Foi enriquecedor o contacto com esta tribo. A forma como vivem, as casas minúsculas dispostas em forma circular e feitas de estacas de acácia, revestidas de bosta de vaca, material que por aqueles lados será o mais usado na construção. Essa única “assoalhada” não terá mais de 5m2 e serve de cozinha, quarto e sala de estar, como explicava Tinkói, o simpático masai que fez de cicerone pela aldeia. As danças características desta tribo guerreira são um encanto e foi dessa forma que nos saudaram com a dança da fertilidade e a dança a pedir chuva. Os homens brindaram-nos com a dança guerreira, que servia para para se motivarem para as lutas ou para a caça.
Partimos depois em direcção ao rio Mara à procura de crocodilos mas vimos apenas muitos hipopótamos.

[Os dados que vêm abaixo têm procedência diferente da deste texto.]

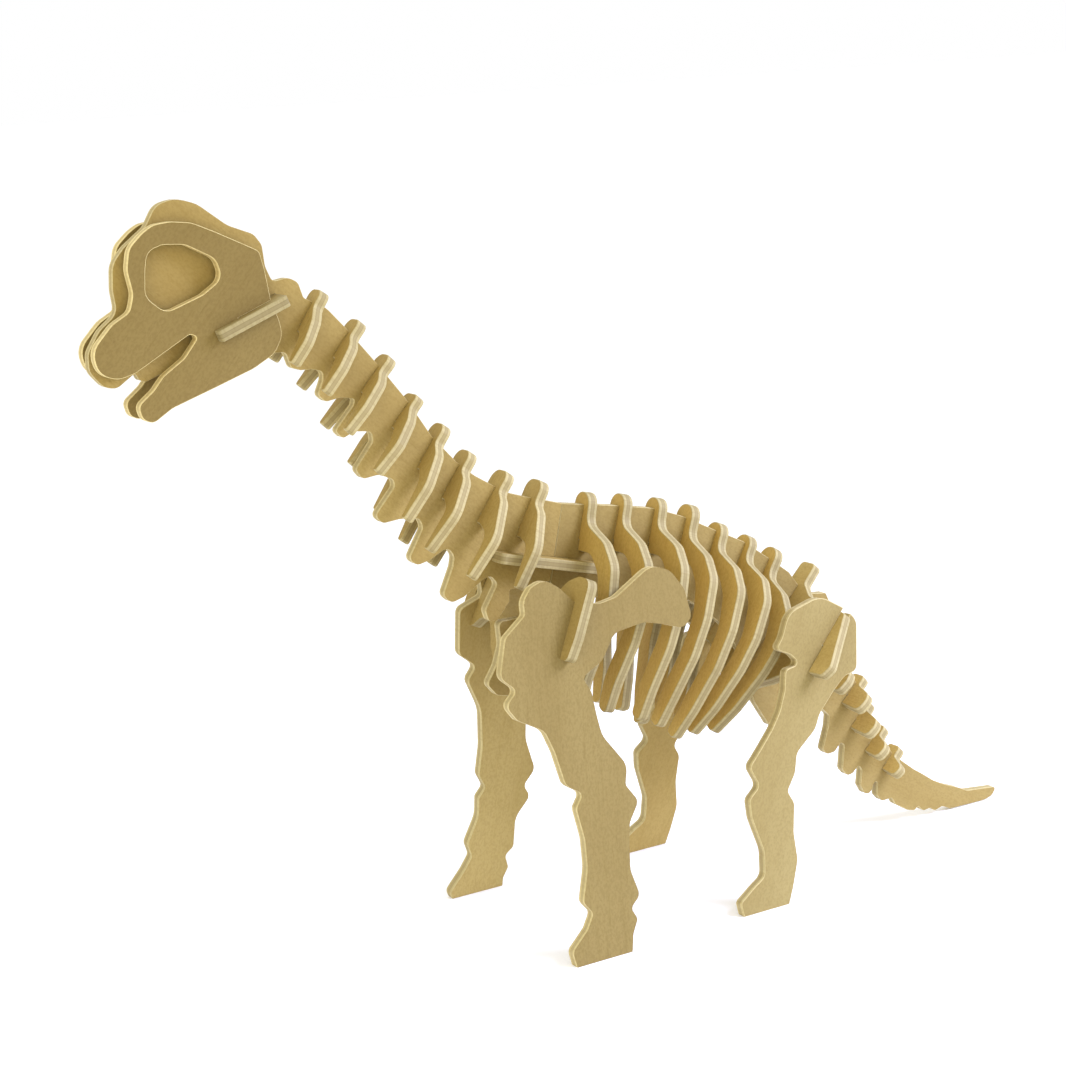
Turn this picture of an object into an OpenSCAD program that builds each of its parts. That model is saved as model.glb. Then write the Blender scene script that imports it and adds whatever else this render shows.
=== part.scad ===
// Standing long-necked dinosaur skeleton, built from flat plywood pieces
// that slot into one another. Head towards -X, tail towards +X, +Z up.
// The long centre plates stand in the plane y = 0, every rib, vertebra and
// cross plate crosses them in a half-lap slot, and the legs hang outside
// the rib cage on the shoulder plate and the hip plate.
// Origin: on the ground, midway along the length, in the centre plane.

/* [Plywood] */
// thickness of the sheet every piece is cut from
ply = 3; // [2.6:0.1:3.2]
// play on each side of a piece standing in a slot
slot_play = 0.05; // [0.03:0.01:0.08]

/* [Stance] */
// outward lean of the legs from the vertical, degrees
leg_splay = 5.5; // [4.5:0.5:6]
// half distance between the front feet, at the middle of the sheet
front_track = 33.5; // [33.5:0.5:35]
// half distance between the rear feet, at the middle of the sheet
rear_track = 32.5; // [32:0.5:34]

/* [Cage] */
// widest half width of the torso ribs
cage_half = 21.5; // [19.5:0.5:21.5]
// in-plane width of a torso rib arm
rib_arm = 5.6; // [4.5:0.2:6.4]
// in-plane width of a neck rib prong
prong_arm = 4.4; // [3.6:0.2:5]

/* [Skull] */
// clear gap between the centre plate and each skull side
skull_gap = 1.6; // [1.4:0.2:3]
// how far the skull bar stands out of each skull side
bar_proud = 3; // [2:0.5:4]

/* [Hidden] */

wood = [0.80, 0.70, 0.50];
slot_w = ply + 2 * slot_play;
// degrees of arc to one facet on a rounded corner, and how far short of
// straight a corner has to be before it is rounded
arc_step = 11;
straight_limit = 0.0008;
// clearance at the bottom of a half-lap slot
floor_play = 0.04;
// how far a cut runs past the edge it opens
over = 1;
// reach of the cutting boxes: sideways, above a back slot, above a tail slot,
// above the chest slot
far = 60;
clear_up = 30;
clear_tail = 15;
clear_chest = 7.5;

// ---- outline helpers: a corner is [a, b] or [a, b, radius] ----
function unit(v) = v / norm(v);
function turn(a) = a > 180 ? a - 360 : a < -180 ? a + 360 : a;
function arc_points(c, rad, a0, sweep, n) =
    [for (i = [0 : n]) c + rad * [cos(a0 + sweep * i / n), sin(a0 + sweep * i / n)]];
function corner(p, q, s, rad) =
    let (
        u = unit(p - q),
        w = unit(s - q),
        half = acos(max(-1, min(1, u * w))) / 2,
        reach = min(rad / tan(max(half, 0.5)), 0.48 * min(norm(p - q), norm(s - q))),
        r = reach * tan(half),
        start = q + u * reach,
        stop = q + w * reach,
        c = q + unit(u + w) * (r / sin(half)),
        a0 = atan2(start[1] - c[1], start[0] - c[0]),
        a1 = atan2(stop[1] - c[1], stop[0] - c[0]),
        sweep = turn(a1 - a0)
    )
    arc_points(c, r, a0, sweep, max(1, ceil(abs(sweep) / arc_step)));
function xy(p) = [p[0], p[1]];
function radius_of(p, rad) = len(p) > 2 ? p[2] : rad;
function straight(p, q, s) = abs(unit(p - q) * unit(s - q) + 1) < straight_limit;
function rounded(pts, rad) =
    let (n = len(pts))
    [for (i = [0 : n - 1])
        let (
            p = xy(pts[(i + n - 1) % n]),
            q = xy(pts[i]),
            s = xy(pts[(i + 1) % n]),
            r = radius_of(pts[i], rad)
        )
        each (r <= 0 || straight(p, q, s) ? [q] : corner(p, q, s, r))];
function mirror_y(pts) =
    [for (i = [len(pts) - 1 : -1 : 0])
        len(pts[i]) > 2 ? [-pts[i][0], pts[i][1], pts[i][2]] : [-pts[i][0], pts[i][1]]];

// ---- placing helpers ----
// plate standing along the length, outline in x and z, middle at y
module side_plate(y = 0) {
    translate([0, y, 0])
        rotate([90, 0, 0])
            linear_extrude(height = ply, center = true) children();
}

// plate standing across the length: front face through [x, z], leaning
// backwards at the top; outline in y and height above [x, z]
module cross_plate(at) {
    translate([at[0], 0, at[1]])
        rotate([0, at[2], 0])
            rotate([90, 0, 90])
                linear_extrude(height = ply) children();
}

// room a cross plate needs in another plate, between two heights in its plane
module cross_room(at, low, high) {
    translate([at[0], 0, at[1]])
        rotate([0, at[2], 0])
            translate([-slot_play, -far, low])
                cube([slot_w, 2 * far, high - low]);
}

// leg plate: outline in x and height, leaning outwards towards the foot
module leg_frame(side, track) {
    translate([0, side * track, 0])
        rotate([side * leg_splay, 0, 0]) children();
}

module leg_plate(side, track) {
    leg_frame(side, track)
        rotate([90, 0, 0])
            linear_extrude(height = ply, center = true) children();
}

module leg_room(side, track, low_z) {
    leg_frame(side, track)
        translate([-far * 2, -slot_w / 2, low_z])
            cube([far * 4, slot_w, far * 3]);
}

module above_ground() {
    intersection() {
        children();
        translate([-far * 2, -far, 0]) cube([far * 4, far * 2, far * 2]);
    }
}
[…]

Em busca de leões, o guia começou a ir por trilhos completamente alagados e começámos a ficar preocupados, pois corríamos sérios riscos de ficar atolados na lama. O risco valeu a pena e fomos parar mesmo junto a um grande leão entretido com uma grande carcaça. Um pouco à frente, uma grande manada de elefantes passeava-se calmamente pela savana. Ao longe, o guia apercebeu-se de um grande leopardo, imóvel, possivelmente a caçar. Dirigimo-nos para lá, ficámos a cerca 50 metros dele mas só o vimos fugazmente. No último dia na reserva, e já a caminho de Nairobi, voltámos a ver uma grande manada de elefantes. Um pouco à frente, um grande rinoceronte negro.
Chegámos a Nairobi e no dia seguinte iniciámos a viagem de regresso a casa. Pelo meio, uma escala em Istambul. Quando voltámos a Lisboa, já só pensávamos na próxima viagem.